§ **WRITTEN TASK**:
What is needed is an exact copy of the lines from the line containing "world = obj.matrix_world.copy()" to the line containing "return low, high", both lines included, and nothing else.

§ **RECORDS SUPPLIED**:
<<<<

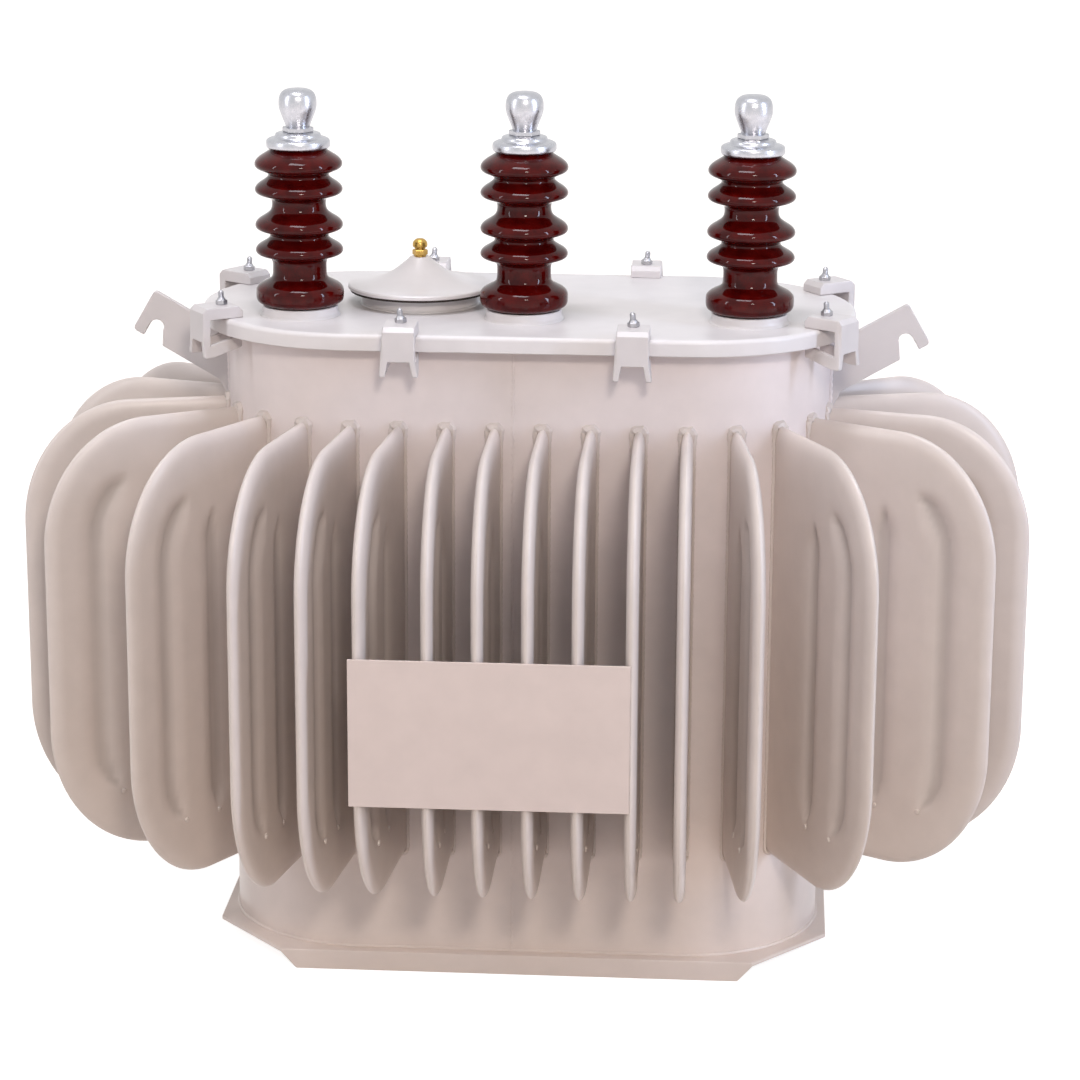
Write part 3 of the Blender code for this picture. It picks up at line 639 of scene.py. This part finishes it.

>>>>
<<<<

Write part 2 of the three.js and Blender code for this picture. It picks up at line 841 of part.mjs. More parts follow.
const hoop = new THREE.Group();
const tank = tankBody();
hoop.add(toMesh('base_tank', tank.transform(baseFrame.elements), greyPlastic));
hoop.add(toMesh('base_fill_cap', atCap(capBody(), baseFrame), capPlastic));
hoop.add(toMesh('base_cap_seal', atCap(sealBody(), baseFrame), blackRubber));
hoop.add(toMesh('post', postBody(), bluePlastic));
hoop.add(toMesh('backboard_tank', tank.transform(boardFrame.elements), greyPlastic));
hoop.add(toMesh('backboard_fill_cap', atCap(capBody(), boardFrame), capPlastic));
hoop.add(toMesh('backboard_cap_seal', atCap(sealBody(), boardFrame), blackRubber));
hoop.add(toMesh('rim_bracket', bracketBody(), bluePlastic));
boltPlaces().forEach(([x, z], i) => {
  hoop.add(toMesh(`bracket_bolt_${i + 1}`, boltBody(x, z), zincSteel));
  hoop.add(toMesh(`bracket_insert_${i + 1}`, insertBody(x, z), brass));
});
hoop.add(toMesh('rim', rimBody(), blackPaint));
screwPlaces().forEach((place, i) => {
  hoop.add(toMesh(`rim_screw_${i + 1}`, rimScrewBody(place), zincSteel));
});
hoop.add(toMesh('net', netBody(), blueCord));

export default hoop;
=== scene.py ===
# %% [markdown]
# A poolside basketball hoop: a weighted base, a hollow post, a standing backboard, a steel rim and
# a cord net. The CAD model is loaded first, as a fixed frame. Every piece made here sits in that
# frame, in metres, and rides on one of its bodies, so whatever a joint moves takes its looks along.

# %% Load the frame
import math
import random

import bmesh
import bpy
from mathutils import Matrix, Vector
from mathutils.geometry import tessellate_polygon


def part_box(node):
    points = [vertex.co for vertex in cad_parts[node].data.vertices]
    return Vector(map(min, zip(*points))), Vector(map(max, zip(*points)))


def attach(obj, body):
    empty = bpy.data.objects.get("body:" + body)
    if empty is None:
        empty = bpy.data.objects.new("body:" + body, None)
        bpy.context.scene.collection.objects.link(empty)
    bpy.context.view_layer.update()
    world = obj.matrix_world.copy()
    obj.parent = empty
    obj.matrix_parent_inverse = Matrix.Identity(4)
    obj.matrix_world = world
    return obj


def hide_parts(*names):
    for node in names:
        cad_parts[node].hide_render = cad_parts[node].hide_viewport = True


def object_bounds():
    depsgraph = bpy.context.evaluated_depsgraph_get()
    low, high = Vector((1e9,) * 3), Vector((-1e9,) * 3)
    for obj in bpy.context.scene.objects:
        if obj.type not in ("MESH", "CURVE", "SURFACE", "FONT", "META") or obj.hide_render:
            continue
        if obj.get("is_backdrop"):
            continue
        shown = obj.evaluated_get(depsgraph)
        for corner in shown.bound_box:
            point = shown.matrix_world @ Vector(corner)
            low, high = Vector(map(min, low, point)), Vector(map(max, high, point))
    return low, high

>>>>

§ **WRITTEN ANSWER**:
    world = obj.matrix_world.copy()
    obj.parent = empty
    obj.matrix_parent_inverse = Matrix.Identity(4)
    obj.matrix_world = world
    return obj


def hide_parts(*names):
    for node in names:
        cad_parts[node].hide_render = cad_parts[node].hide_viewport = True


def object_bounds():
    depsgraph = bpy.context.evaluated_depsgraph_get()
    low, high = Vector((1e9,) * 3), Vector((-1e9,) * 3)
    for obj in bpy.context.scene.objects:
        if obj.type not in ("MESH", "CURVE", "SURFACE", "FONT", "META") or obj.hide_render:
            continue
        if obj.get("is_backdrop"):
            continue
        shown = obj.evaluated_get(depsgraph)
        for corner in shown.bound_box:
            point = shown.matrix_world @ Vector(corner)
            low, high = Vector(map(min, low, point)), Vector(map(max, high, point))
    return low, high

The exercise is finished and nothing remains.